An Analytical Model for Bandwidth Enhancement of Air-Coupled Unsealed Helmholtz Structural CMUTs

Abstract

Capacitive micromachined ultrasonic transducers (CMUTs) were reported to own high potential in air-coupled ultrasonic applications such as noncontact nondestructive examination and gas flow measurement. The unsealed CMUTs which utilized the squeeze film effect were reported to overcome the narrow output pressure bandwidth of the conventional sealed CMUTs in air operation. This kind of unsealed CMUTs can also be regarded as Helmholtz resonators. In this work, we present the air-coupled unsealed Helmholtz structural CMUTs which utilize both the squeeze film effect and the Helmholtz resonant effect to enhance the output pressure bandwidth. Based on the mechanism of vibration coupling between membrane and air pistons in membrane holes, we propose an analytical model to aid the design process of this kind of CMUTs. We also use finite element method (FEM) to investigate this kind of CMUTs for our analytical model validation. The FEM results show that the significant bandwidth enhancement can be achieved when the Helmholtz resonant frequency is designed close to the fundamental resonant frequency of the CMUT membrane.

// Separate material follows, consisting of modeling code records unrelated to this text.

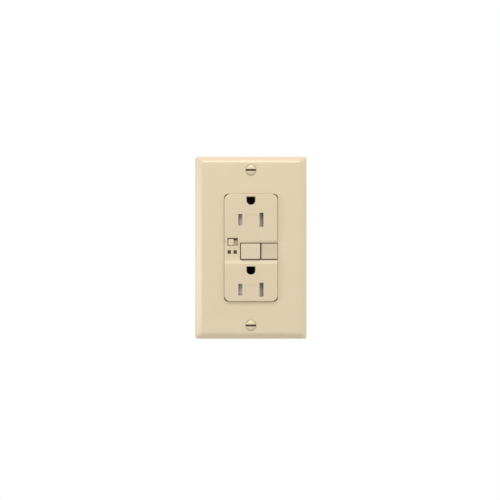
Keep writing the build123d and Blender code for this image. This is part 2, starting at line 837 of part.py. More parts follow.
# Sensing rings in their case, which both feed bars pass through
with BuildPart() as ring_case:
    post(board_top, ring_case_top, 0, ring_z, 8.9)
    post(board_top + 0.8, ring_case_top - 0.6, 0, ring_z, 8.1, Mode.SUBTRACT)
    post(board_top, ring_case_top, 0, ring_z, 4.6)
    post(board_top - 1, ring_case_top + 1, 0, ring_z, 3.8, Mode.SUBTRACT)
save(ring_case, "transformer_case")

ring_height = 2.4
for ring_name, ring_low in (("sense_ring", -21.4), ("neutral_ring", -18.8)):
    with BuildPart() as ring:
        post(ring_low, ring_low + ring_height, 0, ring_z, 7.9)
        post(ring_low - 1, ring_low + ring_height + 1, 0, ring_z, 4.8, Mode.SUBTRACT)
    save(ring, ring_name)

# Circuit board and the parts on it
with BuildPart() as board:
    with BuildSketch(out(board_under)):
        add(inside_outline(0.3))
        for side, end in corners():
            with Locations((side * 14.0, end * 30.9)):
                Rectangle(8.6, 8.4, mode=Mode.SUBTRACT)
    extrude(amount=board_top - board_under)
save(board, "circuit_board")

with BuildPart() as varistor:
    bar_x(-12.6, -9.8, -18.6, 3.2, 3.7)
save(varistor, "varistor")

# two cans and two film capacitors
with BuildPart() as capacitors:
    can_x = 12.6
    post(board_top, -15.0, can_x, 6.6, 2.5)
    post(board_top, -16.6, can_x, 0.6, 2.0)
    block(board_top, -18.6, -12.0, -4.2, 5.0, 2.4)
    block(board_top, -18.9, 8.4, 11.0, 2.2, 4.2)
save(capacitors, "capacitors")

with BuildPart() as resistors:
    body_radius = 0.9
    lying = board_top + body_radius
    for row in range(4):
        bar_z(-9.6, -4.4, 7.6 + 2.6 * row, lying, body_radius)
    for row in range(2):
        bar_x(-14.6, -9.6, lying, 8.4 + 2.4 * row, body_radius)
save(resistors, "resistors_and_diodes")

with BuildPart() as chip:
    chip_x = -0.2
    block(board_top, board_top + 1.6, chip_x, -3.4, 4.0, 8.6)
    for lead in range(4):
        for side in (1, -1):
            block(board_top, board_top + 0.9, chip_x + side * 2.5, -6.4 + 2.0 * lead, 1.0, 0.5)
save(chip, "control_chip")

with BuildPart() as thyristor:
    block(board_top, -18.0, 6.0, 2.6, 4.4, 3.4)
save(thyristor, "thyristor")
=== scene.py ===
import json
import math

import bmesh
import bpy
import numpy as np
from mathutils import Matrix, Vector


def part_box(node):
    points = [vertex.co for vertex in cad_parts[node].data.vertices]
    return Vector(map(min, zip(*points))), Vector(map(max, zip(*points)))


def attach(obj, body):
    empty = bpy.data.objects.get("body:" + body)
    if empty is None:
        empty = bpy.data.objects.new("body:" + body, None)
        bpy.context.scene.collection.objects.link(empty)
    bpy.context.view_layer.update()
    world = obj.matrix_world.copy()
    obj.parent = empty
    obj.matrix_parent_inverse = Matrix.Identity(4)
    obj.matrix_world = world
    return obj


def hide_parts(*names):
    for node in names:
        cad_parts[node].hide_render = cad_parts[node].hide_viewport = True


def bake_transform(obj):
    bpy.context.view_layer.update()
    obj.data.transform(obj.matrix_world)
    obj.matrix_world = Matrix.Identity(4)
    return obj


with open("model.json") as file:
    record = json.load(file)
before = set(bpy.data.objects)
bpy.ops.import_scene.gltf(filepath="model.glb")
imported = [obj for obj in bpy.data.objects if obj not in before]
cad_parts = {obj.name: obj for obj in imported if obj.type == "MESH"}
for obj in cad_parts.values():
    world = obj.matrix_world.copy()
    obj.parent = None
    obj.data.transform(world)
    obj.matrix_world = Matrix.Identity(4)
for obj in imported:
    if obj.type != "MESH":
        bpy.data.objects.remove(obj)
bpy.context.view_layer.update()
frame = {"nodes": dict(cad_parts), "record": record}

mm = 0.001
nodes = frame["nodes"]
nodeBody = {n: b for b, members in frame["record"]["behaviour"]["bodies"].items() for n in members}
nodeSlot = {s["node"]: s["material_slot"] for s in frame["record"]["subparts"]}


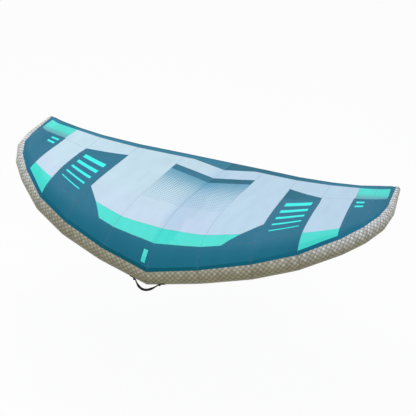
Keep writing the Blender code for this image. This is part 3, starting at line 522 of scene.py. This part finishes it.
def bridge(work, a, b, layer=None, mark=None):
    """Smooth faces between two rings of points. mark says what to lay down at point k of either ring."""
    for k in range(len(a)):
        j = (k + 1) % len(a)
        face = work.faces.new((a[k], a[j], b[j], b[k]))
        face.smooth = True
        if mark:
            for loop, place in zip(face.loops, ((0, k), (0, k + 1), (1, k + 1), (1, k))):
                loop[layer].uv = mark(*place)


print("mesh helpers", [helper.__name__ for helper in (mesh_object, closed_object, bridge)])

# %% Cutting and painting the flat sheet


def sides(shape):
    return zip(shape, shape[1:] + shape[:1])


def inside(shape, s, c):
    hit = False
    for (s0, c0), (s1, c1) in sides(shape):
        if (c0 > c) != (c1 > c) and s < (s1 - s0) * (c - c0) / (c1 - c0) + s0:
            hit = not hit
    return hit


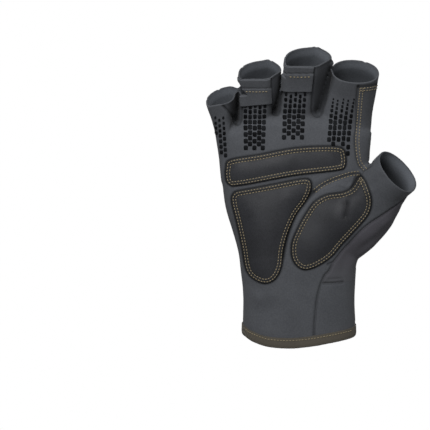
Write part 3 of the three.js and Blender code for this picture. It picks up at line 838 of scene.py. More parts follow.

Compared with the conventional sealed CMUT cell, the 4-hole unsealed Helmholtz structural CMUT cell improves both the 3-dB fractional bandwidth and SPL-bandwidth product around 35 times. Furthermore, it is found that, with more holes under the same hole area ratio or with a smaller ratio of the cavity height to the viscous boundary layer thickness, the Helmholtz resonant effect becomes weaker and thus the output pressure bandwidth decreases.